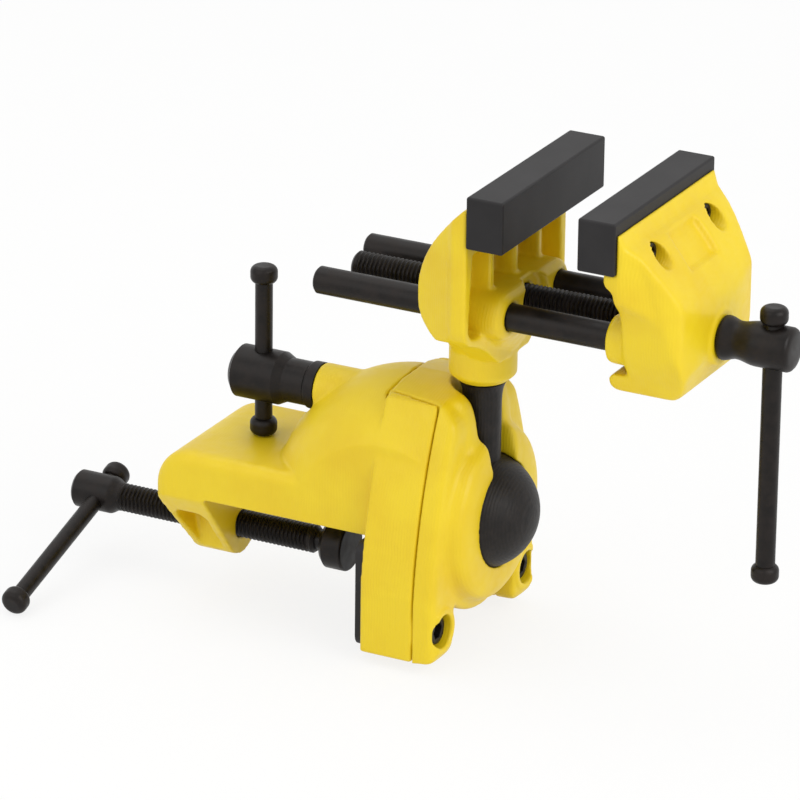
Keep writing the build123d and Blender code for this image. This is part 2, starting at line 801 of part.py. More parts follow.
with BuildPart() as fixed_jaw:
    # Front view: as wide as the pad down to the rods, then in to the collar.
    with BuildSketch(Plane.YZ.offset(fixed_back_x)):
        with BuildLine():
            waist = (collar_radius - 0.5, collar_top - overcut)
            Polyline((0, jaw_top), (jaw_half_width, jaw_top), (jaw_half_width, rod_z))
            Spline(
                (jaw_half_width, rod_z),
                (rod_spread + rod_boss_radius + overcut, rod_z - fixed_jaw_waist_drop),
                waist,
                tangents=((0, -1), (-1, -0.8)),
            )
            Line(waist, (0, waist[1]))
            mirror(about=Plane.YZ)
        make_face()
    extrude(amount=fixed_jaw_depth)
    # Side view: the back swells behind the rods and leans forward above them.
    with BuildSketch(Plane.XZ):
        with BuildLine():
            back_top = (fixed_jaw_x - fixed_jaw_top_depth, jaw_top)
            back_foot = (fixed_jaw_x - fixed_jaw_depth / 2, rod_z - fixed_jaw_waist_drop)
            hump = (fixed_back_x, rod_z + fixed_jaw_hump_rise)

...

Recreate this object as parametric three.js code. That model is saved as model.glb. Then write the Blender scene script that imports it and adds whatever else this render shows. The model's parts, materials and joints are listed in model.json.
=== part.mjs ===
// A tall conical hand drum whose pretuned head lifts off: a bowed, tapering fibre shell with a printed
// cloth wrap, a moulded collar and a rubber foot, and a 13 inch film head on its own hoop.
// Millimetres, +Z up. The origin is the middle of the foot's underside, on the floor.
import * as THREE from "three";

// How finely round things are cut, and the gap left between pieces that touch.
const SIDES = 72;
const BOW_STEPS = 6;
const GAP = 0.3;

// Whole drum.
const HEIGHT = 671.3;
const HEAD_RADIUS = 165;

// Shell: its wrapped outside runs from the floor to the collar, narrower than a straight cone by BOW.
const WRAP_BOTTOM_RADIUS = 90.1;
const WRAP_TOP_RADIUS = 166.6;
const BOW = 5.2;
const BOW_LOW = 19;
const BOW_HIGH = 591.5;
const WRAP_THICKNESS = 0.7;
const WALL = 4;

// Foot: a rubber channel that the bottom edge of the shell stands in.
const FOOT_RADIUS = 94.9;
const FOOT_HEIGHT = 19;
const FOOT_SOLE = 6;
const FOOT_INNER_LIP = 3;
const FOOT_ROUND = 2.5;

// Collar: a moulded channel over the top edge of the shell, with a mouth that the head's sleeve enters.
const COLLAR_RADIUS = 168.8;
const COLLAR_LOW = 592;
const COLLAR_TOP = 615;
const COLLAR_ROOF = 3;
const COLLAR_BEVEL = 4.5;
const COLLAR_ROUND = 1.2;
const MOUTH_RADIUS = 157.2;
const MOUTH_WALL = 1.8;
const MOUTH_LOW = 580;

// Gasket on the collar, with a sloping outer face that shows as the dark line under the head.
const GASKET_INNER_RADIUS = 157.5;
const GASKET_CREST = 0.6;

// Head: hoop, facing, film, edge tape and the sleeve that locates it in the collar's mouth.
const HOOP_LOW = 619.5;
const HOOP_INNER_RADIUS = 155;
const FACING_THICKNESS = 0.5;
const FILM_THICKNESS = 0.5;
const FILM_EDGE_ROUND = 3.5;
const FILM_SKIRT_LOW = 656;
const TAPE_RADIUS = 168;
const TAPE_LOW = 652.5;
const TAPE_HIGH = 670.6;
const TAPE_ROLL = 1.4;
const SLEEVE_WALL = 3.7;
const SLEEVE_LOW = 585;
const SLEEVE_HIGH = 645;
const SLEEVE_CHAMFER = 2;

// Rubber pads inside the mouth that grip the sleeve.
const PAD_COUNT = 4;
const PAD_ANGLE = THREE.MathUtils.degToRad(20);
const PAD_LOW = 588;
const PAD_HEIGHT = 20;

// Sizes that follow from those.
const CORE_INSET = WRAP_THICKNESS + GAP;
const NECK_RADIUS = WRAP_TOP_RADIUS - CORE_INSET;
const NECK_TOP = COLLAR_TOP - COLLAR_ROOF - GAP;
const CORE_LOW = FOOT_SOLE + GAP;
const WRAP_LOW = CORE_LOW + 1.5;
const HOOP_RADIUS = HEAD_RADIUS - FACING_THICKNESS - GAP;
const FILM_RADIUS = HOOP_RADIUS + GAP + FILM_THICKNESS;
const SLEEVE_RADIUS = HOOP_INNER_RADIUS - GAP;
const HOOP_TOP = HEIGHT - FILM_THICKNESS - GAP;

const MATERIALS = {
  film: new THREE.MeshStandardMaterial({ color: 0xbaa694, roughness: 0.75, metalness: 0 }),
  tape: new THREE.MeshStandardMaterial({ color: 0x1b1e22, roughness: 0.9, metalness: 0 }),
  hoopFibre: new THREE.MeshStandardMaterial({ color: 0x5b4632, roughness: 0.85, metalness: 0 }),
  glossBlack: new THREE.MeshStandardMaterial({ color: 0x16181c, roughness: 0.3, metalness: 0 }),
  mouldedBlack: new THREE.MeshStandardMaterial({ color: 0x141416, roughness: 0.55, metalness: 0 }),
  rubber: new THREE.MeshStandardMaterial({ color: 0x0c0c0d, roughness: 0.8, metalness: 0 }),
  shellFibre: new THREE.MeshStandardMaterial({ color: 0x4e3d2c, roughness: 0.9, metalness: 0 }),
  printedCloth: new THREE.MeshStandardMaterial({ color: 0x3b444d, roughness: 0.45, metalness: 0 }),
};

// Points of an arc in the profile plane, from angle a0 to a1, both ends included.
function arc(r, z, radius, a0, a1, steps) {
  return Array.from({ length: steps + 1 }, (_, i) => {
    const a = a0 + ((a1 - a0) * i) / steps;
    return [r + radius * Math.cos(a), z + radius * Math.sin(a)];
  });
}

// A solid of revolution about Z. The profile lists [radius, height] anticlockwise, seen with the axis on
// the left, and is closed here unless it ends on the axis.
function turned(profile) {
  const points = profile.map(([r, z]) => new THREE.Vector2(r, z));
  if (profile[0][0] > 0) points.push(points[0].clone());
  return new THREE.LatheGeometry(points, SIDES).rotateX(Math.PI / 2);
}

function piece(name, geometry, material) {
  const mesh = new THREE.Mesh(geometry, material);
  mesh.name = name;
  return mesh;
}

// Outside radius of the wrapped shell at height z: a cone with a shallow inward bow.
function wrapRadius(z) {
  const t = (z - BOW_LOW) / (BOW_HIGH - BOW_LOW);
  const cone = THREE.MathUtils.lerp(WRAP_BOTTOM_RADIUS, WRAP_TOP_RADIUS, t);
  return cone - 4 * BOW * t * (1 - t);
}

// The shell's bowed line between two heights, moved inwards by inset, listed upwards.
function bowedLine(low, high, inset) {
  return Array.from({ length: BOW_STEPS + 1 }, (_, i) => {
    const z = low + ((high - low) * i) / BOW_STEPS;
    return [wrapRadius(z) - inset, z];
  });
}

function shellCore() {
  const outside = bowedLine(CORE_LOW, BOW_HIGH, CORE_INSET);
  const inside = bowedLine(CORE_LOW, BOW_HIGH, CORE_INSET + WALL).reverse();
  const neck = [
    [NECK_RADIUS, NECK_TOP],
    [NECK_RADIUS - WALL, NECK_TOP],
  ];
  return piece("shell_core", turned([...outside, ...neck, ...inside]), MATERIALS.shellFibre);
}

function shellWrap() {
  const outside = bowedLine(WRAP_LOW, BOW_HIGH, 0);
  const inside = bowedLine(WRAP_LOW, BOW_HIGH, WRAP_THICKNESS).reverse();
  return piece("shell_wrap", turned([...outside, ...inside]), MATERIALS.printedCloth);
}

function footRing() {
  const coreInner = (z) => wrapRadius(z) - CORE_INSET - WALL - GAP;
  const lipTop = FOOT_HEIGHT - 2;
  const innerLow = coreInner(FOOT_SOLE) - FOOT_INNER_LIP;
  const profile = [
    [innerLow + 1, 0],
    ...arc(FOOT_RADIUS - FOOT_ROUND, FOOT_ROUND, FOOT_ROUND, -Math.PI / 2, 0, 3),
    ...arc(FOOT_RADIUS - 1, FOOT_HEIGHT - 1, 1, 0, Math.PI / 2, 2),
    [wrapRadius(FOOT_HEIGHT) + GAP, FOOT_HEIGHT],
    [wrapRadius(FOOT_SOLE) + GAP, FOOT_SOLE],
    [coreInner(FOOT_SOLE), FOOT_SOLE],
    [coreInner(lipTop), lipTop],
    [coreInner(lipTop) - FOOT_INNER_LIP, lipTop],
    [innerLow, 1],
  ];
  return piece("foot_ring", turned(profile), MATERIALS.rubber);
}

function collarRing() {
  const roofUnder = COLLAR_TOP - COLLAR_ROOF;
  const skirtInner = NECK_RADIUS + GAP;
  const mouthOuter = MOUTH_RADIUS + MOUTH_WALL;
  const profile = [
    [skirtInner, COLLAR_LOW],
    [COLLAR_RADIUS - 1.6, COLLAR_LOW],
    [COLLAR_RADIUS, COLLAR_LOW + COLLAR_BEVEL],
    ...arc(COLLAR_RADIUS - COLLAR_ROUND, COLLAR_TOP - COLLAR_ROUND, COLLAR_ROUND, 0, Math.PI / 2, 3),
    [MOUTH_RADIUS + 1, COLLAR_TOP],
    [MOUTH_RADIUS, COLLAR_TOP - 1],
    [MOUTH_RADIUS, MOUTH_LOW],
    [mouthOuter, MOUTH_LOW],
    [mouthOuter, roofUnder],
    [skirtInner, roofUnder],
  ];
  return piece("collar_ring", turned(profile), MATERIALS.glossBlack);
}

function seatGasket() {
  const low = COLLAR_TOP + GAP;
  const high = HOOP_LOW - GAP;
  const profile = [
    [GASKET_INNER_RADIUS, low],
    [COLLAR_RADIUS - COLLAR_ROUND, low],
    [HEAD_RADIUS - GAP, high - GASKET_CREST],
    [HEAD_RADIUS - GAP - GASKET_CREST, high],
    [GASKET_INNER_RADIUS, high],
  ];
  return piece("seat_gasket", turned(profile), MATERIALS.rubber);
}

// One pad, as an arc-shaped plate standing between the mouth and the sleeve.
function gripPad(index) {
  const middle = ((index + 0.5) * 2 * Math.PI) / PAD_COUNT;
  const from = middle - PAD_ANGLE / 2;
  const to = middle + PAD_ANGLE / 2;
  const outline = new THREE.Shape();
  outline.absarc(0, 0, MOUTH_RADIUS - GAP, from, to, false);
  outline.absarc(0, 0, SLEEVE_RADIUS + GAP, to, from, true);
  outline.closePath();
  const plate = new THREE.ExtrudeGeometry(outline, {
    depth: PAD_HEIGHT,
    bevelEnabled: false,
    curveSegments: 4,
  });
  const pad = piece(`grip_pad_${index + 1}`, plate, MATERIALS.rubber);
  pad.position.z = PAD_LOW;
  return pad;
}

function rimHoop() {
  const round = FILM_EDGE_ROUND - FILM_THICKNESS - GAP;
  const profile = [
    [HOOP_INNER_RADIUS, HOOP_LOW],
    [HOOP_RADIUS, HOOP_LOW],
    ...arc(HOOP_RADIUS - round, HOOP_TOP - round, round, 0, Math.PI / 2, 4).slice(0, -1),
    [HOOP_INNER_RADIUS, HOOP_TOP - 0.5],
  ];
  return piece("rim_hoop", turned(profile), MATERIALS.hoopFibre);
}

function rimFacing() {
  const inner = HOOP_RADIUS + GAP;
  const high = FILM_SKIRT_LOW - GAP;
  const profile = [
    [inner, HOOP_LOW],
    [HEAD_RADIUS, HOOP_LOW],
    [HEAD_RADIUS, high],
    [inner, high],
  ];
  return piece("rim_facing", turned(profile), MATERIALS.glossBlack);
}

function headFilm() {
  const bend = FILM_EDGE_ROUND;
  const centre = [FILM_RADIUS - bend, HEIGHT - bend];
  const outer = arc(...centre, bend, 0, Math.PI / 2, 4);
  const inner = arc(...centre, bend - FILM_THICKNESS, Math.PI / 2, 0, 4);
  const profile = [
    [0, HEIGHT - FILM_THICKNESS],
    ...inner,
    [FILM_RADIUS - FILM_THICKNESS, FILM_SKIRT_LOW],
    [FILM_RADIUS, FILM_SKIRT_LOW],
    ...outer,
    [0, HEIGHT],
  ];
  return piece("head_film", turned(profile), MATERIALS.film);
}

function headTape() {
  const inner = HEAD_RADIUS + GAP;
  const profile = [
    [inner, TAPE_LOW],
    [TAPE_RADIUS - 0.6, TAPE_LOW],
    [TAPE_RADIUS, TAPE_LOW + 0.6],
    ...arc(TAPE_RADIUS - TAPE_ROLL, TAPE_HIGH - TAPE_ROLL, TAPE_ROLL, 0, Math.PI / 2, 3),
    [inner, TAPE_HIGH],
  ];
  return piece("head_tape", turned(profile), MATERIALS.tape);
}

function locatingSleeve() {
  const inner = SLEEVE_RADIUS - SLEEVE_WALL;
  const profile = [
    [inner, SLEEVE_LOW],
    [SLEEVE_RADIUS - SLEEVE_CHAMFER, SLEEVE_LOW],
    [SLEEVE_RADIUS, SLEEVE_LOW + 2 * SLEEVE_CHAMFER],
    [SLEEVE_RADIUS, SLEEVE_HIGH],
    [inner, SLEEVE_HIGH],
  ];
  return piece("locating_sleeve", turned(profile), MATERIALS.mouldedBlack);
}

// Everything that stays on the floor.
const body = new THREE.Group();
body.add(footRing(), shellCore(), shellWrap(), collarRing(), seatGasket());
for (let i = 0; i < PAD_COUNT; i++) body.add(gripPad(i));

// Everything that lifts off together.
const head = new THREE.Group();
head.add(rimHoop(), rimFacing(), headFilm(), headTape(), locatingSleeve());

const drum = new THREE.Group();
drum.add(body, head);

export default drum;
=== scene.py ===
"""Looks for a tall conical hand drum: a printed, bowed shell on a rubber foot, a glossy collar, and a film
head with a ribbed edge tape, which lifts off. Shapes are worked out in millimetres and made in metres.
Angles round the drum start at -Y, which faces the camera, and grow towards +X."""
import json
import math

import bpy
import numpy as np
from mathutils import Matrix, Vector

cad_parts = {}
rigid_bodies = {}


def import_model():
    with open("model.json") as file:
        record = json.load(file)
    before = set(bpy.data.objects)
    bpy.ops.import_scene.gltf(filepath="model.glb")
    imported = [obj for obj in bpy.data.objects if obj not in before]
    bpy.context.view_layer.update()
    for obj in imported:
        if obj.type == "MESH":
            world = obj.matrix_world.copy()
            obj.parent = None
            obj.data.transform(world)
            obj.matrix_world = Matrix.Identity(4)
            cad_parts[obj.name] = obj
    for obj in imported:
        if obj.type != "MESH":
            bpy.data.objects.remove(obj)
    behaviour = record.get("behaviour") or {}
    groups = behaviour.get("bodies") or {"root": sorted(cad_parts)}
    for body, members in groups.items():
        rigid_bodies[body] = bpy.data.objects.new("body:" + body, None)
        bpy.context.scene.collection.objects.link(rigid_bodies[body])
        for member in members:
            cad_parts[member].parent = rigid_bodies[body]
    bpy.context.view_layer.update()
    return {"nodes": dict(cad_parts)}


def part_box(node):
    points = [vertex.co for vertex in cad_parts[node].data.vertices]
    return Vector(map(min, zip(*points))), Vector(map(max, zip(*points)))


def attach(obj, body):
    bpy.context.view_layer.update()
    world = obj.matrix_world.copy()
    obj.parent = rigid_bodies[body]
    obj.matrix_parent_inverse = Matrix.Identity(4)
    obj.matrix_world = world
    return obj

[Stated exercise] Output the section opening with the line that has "lifts off together." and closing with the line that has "record = json.load(file)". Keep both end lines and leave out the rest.

[Exercise answer]
// Everything that lifts off together.
const head = new THREE.Group();
head.add(rimHoop(), rimFacing(), headFilm(), headTape(), locatingSleeve());

const drum = new THREE.Group();
drum.add(body, head);

export default drum;
=== scene.py ===
"""Looks for a tall conical hand drum: a printed, bowed shell on a rubber foot, a glossy collar, and a film
head with a ribbed edge tape, which lifts off. Shapes are worked out in millimetres and made in metres.
Angles round the drum start at -Y, which faces the camera, and grow towards +X."""
import json
import math

import bpy
import numpy as np
from mathutils import Matrix, Vector

cad_parts = {}
rigid_bodies = {}


def import_model():
    with open("model.json") as file:
        record = json.load(file)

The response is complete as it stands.